Another wee lost soul must need Teenybash more, I firmly believe in 'whats for you wont go past you' that bed wont be empty without a reason  :Wink:

----------


## Leanne

Glad mr Zoom has a forever home  :Smile:

----------


## BINBOB

> Kathy you have a heart of gold


Absolutely...wonderful soul. :Grin:

----------


## BINBOB

> Glad mr Zoom has a forever home


Ditto... :Grin:

----------


## BINBOB

> Wasn't able to zoom quick enough....he now has a good home with someone else.
> 
> There will be another....the big bed waits a little longer and two doggy friends will have to be patient........


There will be another round the corner,teenybash.Good on you. :Wink:

----------


## Kathy@watten

Just to let everyone know I have a potential lurcher pup for teenybash, he came to me tonight, a bitty skinny but a lovely wee chap with melty brown eyes and think if his owners don't claim him he will be winging his way to the love and happniness that teenybash will bestow upon him!

----------


## teenybash

> Just to let everyone know I have a potential lurcher pup for teenybash, he came to me tonight, a bitty skinny but a lovely wee chap with melty brown eyes and think if his owners don't claim him he will be winging his way to the love and happniness that teenybash will bestow upon him!


 
He certainly will..........I even have his name all sorted..............looking forward so much to meeting him and bringing him Home...............Bless you. :Smile:

----------


## BINBOB

> He certainly will..........I even have his name all sorted..............looking forward so much to meeting him and bringing him Home...............Bless you.


Hope it all works out....bless. :Wink:

----------


## crashbandicoot1979

Glad to hear Zoom has found a good home.

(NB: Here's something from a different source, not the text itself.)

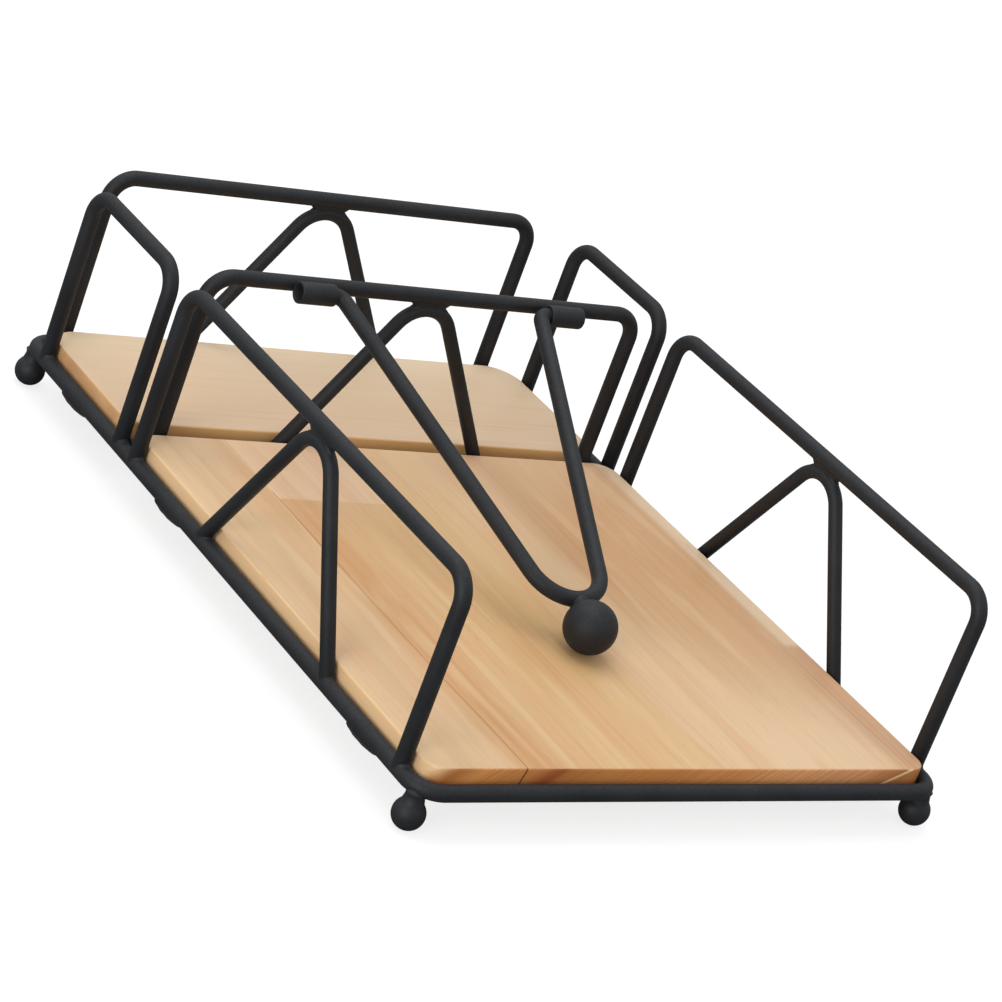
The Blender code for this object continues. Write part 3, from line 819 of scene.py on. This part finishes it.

I had the pleasure of looking after him for a few days, he really is a lovely dog and totally deserves a loving home.

----------


## teenybash

> Hope it all works out....bless.


I will be collecting the wee man tonight.......can't wait to teach him what a cuddle is.  :Grin:

----------


## Iffy

> I will be collecting the wee man tonight.......can't wait to teach him what a cuddle is.


Good on you Teenybash - I'm sure he'll never want for a cuddle again !!!

Wishing you many happy years with your new addition to the family !  :Grin:

----------


## Liz

> I will be collecting the wee man tonight.......can't wait to teach him what a cuddle is.


Oh that is great news Teenybash. Fair chuffed for you and for the lucky wee puppy who has really landed on his paws.

Looking forward to some photos please. :Grin:

----------


## evelyn

Enjoy your pup, Teenybash. I have his brother and they are very handsome, trainable hounds.  Very cuddly!
I am delighted for you both. 
evelyn

----------


## BINBOB

> I will be collecting the wee man tonight.......can't wait to teach him what a cuddle is.


Can hardly wait to hear all about the wee fella!! :Grin:

----------


## cuddlepop

Thats brilliant news kathy so glad you found a "wee soul" :Grin:  for teenybash.

Teenybash,your just right for this wee fella, now the "healing" begins. :Wink:

----------


## teenybash

Thanks to Zoom and Kathy, brought the ''wee pup'' home................managed to uplaod a pic.

----------


## BINBOB

> Thanks to Zoom and Kathy, brought the ''wee pup'' home................managed to uplaod a pic.


Great news..but where is the pic??? :Wink:

----------